Evidence #2: red shift

Measurements of the red shifts of virtually all galaxies (except a few in our immediate vicinity) show that the visible universe is expanding in all directions. The constant of proportionality between the distance and velocity of recession is known as Hubble's constant. 

Evidence #3: microwave radiation

Measurements of low energy microwave radiation show that the visible universe is permeated by "cosmic background" microwave radiation, coming from all directions and similar to what is expected from a black body at 3K. The Big Bang theory predicts that such radiation is the red-shifted remnant of the radiation released when matter and light became decoupled about 1 million years after the Big Bang. The American scientists who first made this measurement in 1965 (Penzias and Wilson) obtained the Nobel Prize.

Measurements from the NASA Cosmic Ray Background Explorer (COBE) mission provide additional support. 

COBE satellite results show that the cosmic ray background is not completely uniform in direction (see Figure), but that there is some clumping in preferred directions with differences in effective temperature of only one hundred millionth of a degree.
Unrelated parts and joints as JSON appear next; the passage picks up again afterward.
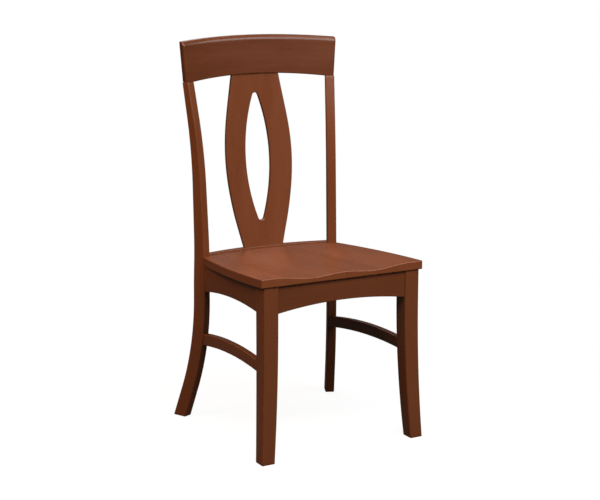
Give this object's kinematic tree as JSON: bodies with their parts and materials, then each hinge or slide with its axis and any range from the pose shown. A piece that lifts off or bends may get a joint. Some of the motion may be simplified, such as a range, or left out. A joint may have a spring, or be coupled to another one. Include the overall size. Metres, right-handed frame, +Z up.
{
  "type": "dining side chair",
  "caption": "Wooden dining side chair with a wide pierced back splat, bowed crest rail, scooped seat, arched aprons and side stretchers.",
  "frame": {"origin": "on the floor under the middle of the chair's box", "axes": "+Z up, the sitter faces -Y, +X to the sitter's left"},
  "size_m": [0.4904, 0.4916, 0.9966],
  "materials": {
    "stained_wood": "cherry-brown stain under satin lacquer",
    "bare_wood": "bare sanded wood",
    "screw_steel": "zinc-plated wood screws"
  },
  "bodies": {
    "root": {"front_leg_right": "stained_wood", "front_leg_left": "stained_wood", "rear_post_right": "stained_wood", "rear_post_left": "stained_wood", "crest_rail": "stained_wood", "back_splat": "stained_wood", "rear_rail": "stained_wood", "front_apron": "stained_wood", "side_apron_right": "stained_wood", "side_apron_left": "stained_wood", "side_stretcher_right": "stained_wood", "side_stretcher_left": "stained_wood", "seat_panel": "stained_wood", "corner_block_front_right": "bare_wood", "corner_block_front_left": "bare_wood", "corner_block_rear_right": "bare_wood", "corner_block_rear_left": "bare_wood", "crest_dowels": "bare_wood", "apron_dowels": "bare_wood", "rail_dowels": "bare_wood", "seat_screws": "screw_steel", "corner_screws": "screw_steel"}
  },
  "joints": []
}
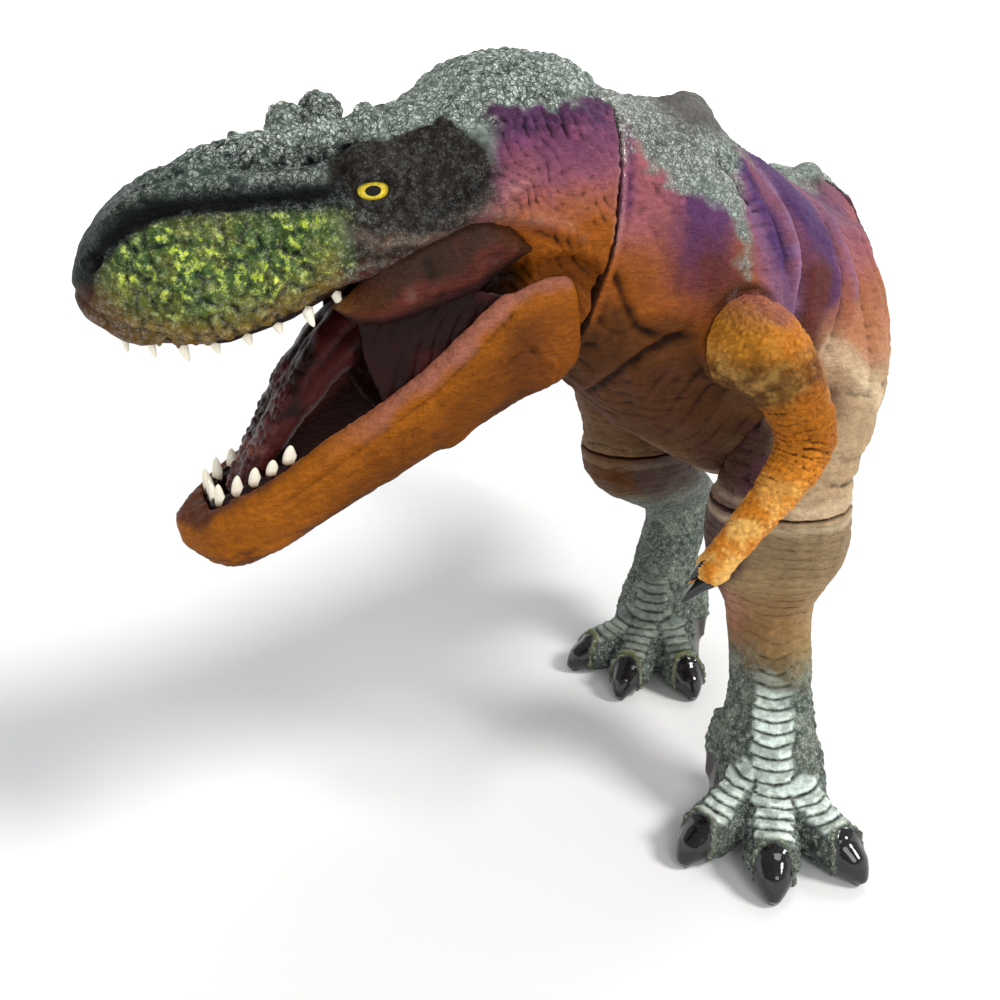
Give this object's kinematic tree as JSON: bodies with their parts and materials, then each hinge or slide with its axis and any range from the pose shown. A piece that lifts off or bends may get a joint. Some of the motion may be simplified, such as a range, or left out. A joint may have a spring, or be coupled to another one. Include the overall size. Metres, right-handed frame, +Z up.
{
  "type": "toy dinosaur figure",
  "caption": "Walking tyrannosaur figure with open hinged jaw, turned head and swept tail; neck, arms, lower legs and tail swivel.",
  "frame": {"origin": "floor point under the middle of the figure's bounding box; the soles stand at Z = 0", "axes": "+Z up, the figure walks towards -Y, its left side is towards +X"},
  "size_m": [0.3078, 0.4772, 0.3038],
  "materials": {
    "body_skin": "satin painted soft vinyl, violet and grey back fading to orange and tan",
    "head_skin": "satin painted soft vinyl, dark green and grey with lime mottling",
    "jaw_skin": "satin painted soft vinyl, ochre orange",
    "arm_skin": "satin painted soft vinyl, golden orange",
    "leg_skin": "satin painted soft vinyl, tan shin and grey-green foot with glossy black claws",
    "tail_skin": "satin painted soft vinyl",
    "mouth_skin": "glossy dark maroon vinyl",
    "teeth": "painted ivory vinyl",
    "eyes": "glossy yellow with a dark pupil",
    "plugs": "plain hard plastic, hidden"
  },
  "bodies": {
    "torso": {"torso_shell": "body_skin"},
    "head": {"head_shell": "head_skin", "palate": "mouth_skin", "upper_teeth": "teeth", "left_eye": "eyes", "right_eye": "eyes", "jaw_pin": "plugs", "neck_plug": "plugs"},
    "jaw": {"jaw_shell": "jaw_skin", "mouth_lining": "mouth_skin", "lower_teeth": "teeth", "tongue": "mouth_skin"},
    "left_arm": {"left_arm": "arm_skin", "left_shoulder_plug": "plugs"},
    "right_arm": {"right_arm": "arm_skin", "right_shoulder_plug": "plugs"},
    "left_leg": {"left_leg": "leg_skin", "left_knee_plug": "plugs"},
    "right_leg": {"right_leg": "leg_skin", "right_knee_plug": "plugs"},
    "tail": {"tail": "tail_skin", "tail_plug": "plugs"}
  },
  "joints": [
    {"name": "neck_swivel", "type": "hinge", "parent": "torso", "child": "head", "pos_m": [0.02545, -0.1013, 0.24544], "axis": [-0.5445, -0.8134, 0.2045], "range_deg": [-12, 12]},
    {"name": "jaw_hinge", "type": "hinge", "parent": "head", "child": "jaw", "pos_m": [0.016, -0.11542, 0.22743], "axis": [-0.831, 0.5563, 0], "range_deg": [0, 12]},
    {"name": "left_shoulder_swivel", "type": "hinge", "parent": "torso", "child": "left_arm", "pos_m": [0.08596, -0.08234, 0.207], "axis": [-0.9026, 0.4305, 0], "range_deg": [-12, 45]},
    {"name": "right_shoulder_swivel", "type": "hinge", "parent": "torso", "child": "right_arm", "pos_m": [0.00112, -0.04187, 0.207], "axis": [-0.9026, 0.4305, 0], "range_deg": [-10, 45]},
    {"name": "left_knee_swivel", "type": "hinge", "parent": "torso", "child": "left_leg", "pos_m": [0.09754, -0.04611, 0.136], "axis": [0, 0, 1], "range_deg": [-20, 20]},
    {"name": "right_knee_swivel", "type": "hinge", "parent": "torso", "child": "right_leg", "pos_m": [0.01154, -0.00911, 0.136], "axis": [0, 0, 1], "range_deg": [-20, 20]},
    {"name": "tail_swivel", "type": "hinge", "parent": "torso", "child": "tail", "pos_m": [0.04654, 0.11589, 0.215], "axis": [-0.2512, 0.9646, 0.0804], "range_deg": [-20, 20]}
  ]
}
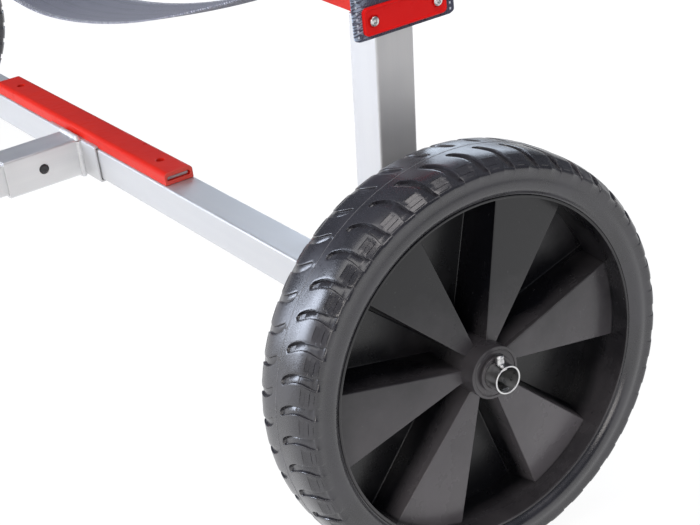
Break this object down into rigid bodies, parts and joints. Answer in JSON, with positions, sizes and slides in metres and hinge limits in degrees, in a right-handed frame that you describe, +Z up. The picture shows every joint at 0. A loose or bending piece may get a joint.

This clumpiness would have been necessary for the big bang to produce galaxies, since a perfectly uniform explosion would not produce localized high densities.



A timeline for the Big Bang model of the Universe. At ~1 million years after the Big Bang, temperatures cool sufficiently to allow hydrogen- and helium-neutral atoms to form from the plasma (charged particles). This event freed up radiation that was previously contained in thermal equilibrium with matter. Since then, radiation and matter have gone their own ways. When astronomers observe the cosmic ray background, they are looking at photons released from the big bang when radiation and matter became uncoupled.